● Data extract:
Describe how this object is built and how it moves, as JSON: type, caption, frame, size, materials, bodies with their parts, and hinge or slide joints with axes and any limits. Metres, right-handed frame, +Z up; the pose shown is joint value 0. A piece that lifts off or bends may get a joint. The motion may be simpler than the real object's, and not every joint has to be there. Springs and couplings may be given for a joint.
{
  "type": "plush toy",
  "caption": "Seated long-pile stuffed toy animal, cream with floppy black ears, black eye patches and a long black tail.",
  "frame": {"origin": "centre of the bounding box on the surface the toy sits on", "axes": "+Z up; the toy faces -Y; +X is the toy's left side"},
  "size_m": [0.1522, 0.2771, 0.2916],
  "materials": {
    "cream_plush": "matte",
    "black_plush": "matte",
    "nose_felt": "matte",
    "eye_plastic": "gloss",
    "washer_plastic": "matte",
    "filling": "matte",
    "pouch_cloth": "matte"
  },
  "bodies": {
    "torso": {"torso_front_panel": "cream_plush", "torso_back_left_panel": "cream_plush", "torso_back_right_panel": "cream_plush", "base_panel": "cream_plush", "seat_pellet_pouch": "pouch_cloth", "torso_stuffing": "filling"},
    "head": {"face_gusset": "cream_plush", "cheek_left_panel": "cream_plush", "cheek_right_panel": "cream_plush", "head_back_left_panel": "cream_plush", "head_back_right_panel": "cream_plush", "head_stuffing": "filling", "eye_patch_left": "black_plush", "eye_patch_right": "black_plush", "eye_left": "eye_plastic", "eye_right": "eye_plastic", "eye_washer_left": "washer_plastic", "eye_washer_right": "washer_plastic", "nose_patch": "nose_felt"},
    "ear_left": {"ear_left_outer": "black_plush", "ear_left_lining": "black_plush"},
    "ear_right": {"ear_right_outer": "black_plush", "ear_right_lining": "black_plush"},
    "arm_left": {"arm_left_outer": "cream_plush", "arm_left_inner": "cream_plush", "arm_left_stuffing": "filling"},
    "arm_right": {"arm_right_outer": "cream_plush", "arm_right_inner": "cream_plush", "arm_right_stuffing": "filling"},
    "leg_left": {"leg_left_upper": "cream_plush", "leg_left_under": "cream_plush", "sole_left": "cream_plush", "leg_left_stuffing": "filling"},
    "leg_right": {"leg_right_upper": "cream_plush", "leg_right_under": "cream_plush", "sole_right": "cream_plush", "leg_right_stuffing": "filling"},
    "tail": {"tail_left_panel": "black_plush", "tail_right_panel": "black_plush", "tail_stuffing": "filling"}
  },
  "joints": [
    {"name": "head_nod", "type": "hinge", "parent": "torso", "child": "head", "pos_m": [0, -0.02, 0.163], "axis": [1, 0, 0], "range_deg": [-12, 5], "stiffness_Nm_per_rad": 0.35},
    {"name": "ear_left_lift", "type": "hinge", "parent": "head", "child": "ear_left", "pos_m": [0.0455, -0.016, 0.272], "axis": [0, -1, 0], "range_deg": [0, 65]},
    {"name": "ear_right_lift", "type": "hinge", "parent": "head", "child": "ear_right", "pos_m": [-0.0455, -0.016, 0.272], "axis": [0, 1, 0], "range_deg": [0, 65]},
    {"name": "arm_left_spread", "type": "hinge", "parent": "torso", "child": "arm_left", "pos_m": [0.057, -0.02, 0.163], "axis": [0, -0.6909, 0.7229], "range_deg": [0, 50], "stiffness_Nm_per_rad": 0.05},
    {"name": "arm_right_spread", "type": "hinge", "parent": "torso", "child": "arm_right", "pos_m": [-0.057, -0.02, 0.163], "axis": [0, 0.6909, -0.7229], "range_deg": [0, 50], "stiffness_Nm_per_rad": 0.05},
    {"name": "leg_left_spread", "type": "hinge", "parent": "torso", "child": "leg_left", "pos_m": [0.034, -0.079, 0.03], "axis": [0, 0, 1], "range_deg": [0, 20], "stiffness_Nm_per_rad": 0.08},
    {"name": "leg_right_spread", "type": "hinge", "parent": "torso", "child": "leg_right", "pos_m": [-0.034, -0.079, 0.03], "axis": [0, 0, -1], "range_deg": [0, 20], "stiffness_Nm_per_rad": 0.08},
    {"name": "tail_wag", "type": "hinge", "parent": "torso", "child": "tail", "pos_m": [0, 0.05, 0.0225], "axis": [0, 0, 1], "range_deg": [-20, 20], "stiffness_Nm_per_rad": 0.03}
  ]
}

● Work to be completed: Using the data above, reproduce every line exactly.

● Task result:
Describe how this object is built and how it moves, as JSON: type, caption, frame, size, materials, bodies with their parts, and hinge or slide joints with axes and any limits. Metres, right-handed frame, +Z up; the pose shown is joint value 0. A piece that lifts off or bends may get a joint. The motion may be simpler than the real object's, and not every joint has to be there. Springs and couplings may be given for a joint.
{
  "type": "plush toy",
  "caption": "Seated long-pile stuffed toy animal, cream with floppy black ears, black eye patches and a long black tail.",
  "frame": {"origin": "centre of the bounding box on the surface the toy sits on", "axes": "+Z up; the toy faces -Y; +X is the toy's left side"},
  "size_m": [0.1522, 0.2771, 0.2916],
  "materials": {
    "cream_plush": "matte",
    "black_plush": "matte",
    "nose_felt": "matte",
    "eye_plastic": "gloss",
    "washer_plastic": "matte",
    "filling": "matte",
    "pouch_cloth": "matte"
  },
  "bodies": {
    "torso": {"torso_front_panel": "cream_plush", "torso_back_left_panel": "cream_plush", "torso_back_right_panel": "cream_plush", "base_panel": "cream_plush", "seat_pellet_pouch": "pouch_cloth", "torso_stuffing": "filling"},
    "head": {"face_gusset": "cream_plush", "cheek_left_panel": "cream_plush", "cheek_right_panel": "cream_plush", "head_back_left_panel": "cream_plush", "head_back_right_panel": "cream_plush", "head_stuffing": "filling", "eye_patch_left": "black_plush", "eye_patch_right": "black_plush", "eye_left": "eye_plastic", "eye_right": "eye_plastic", "eye_washer_left": "washer_plastic", "eye_washer_right": "washer_plastic", "nose_patch": "nose_felt"},
    "ear_left": {"ear_left_outer": "black_plush", "ear_left_lining": "black_plush"},
    "ear_right": {"ear_right_outer": "black_plush", "ear_right_lining": "black_plush"},
    "arm_left": {"arm_left_outer": "cream_plush", "arm_left_inner": "cream_plush", "arm_left_stuffing": "filling"},
    "arm_right": {"arm_right_outer": "cream_plush", "arm_right_inner": "cream_plush", "arm_right_stuffing": "filling"},
    "leg_left": {"leg_left_upper": "cream_plush", "leg_left_under": "cream_plush", "sole_left": "cream_plush", "leg_left_stuffing": "filling"},
    "leg_right": {"leg_right_upper": "cream_plush", "leg_right_under": "cream_plush", "sole_right": "cream_plush", "leg_right_stuffing": "filling"},
    "tail": {"tail_left_panel": "black_plush", "tail_right_panel": "black_plush", "tail_stuffing": "filling"}
  },
  "joints": [
    {"name": "head_nod", "type": "hinge", "parent": "torso", "child": "head", "pos_m": [0, -0.02, 0.163], "axis": [1, 0, 0], "range_deg": [-12, 5], "stiffness_Nm_per_rad": 0.35},
    {"name": "ear_left_lift", "type": "hinge", "parent": "head", "child": "ear_left", "pos_m": [0.0455, -0.016, 0.272], "axis": [0, -1, 0], "range_deg": [0, 65]},
    {"name": "ear_right_lift", "type": "hinge", "parent": "head", "child": "ear_right", "pos_m": [-0.0455, -0.016, 0.272], "axis": [0, 1, 0], "range_deg": [0, 65]},
    {"name": "arm_left_spread", "type": "hinge", "parent": "torso", "child": "arm_left", "pos_m": [0.057, -0.02, 0.163], "axis": [0, -0.6909, 0.7229], "range_deg": [0, 50], "stiffness_Nm_per_rad": 0.05},
    {"name": "arm_right_spread", "type": "hinge", "parent": "torso", "child": "arm_right", "pos_m": [-0.057, -0.02, 0.163], "axis": [0, 0.6909, -0.7229], "range_deg": [0, 50], "stiffness_Nm_per_rad": 0.05},
    {"name": "leg_left_spread", "type": "hinge", "parent": "torso", "child": "leg_left", "pos_m": [0.034, -0.079, 0.03], "axis": [0, 0, 1], "range_deg": [0, 20], "stiffness_Nm_per_rad": 0.08},
    {"name": "leg_right_spread", "type": "hinge", "parent": "torso", "child": "leg_right", "pos_m": [-0.034, -0.079, 0.03], "axis": [0, 0, -1], "range_deg": [0, 20], "stiffness_Nm_per_rad": 0.08},
    {"name": "tail_wag", "type": "hinge", "parent": "torso", "child": "tail", "pos_m": [0, 0.05, 0.0225], "axis": [0, 0, 1], "range_deg": [-20, 20], "stiffness_Nm_per_rad": 0.03}
  ]
}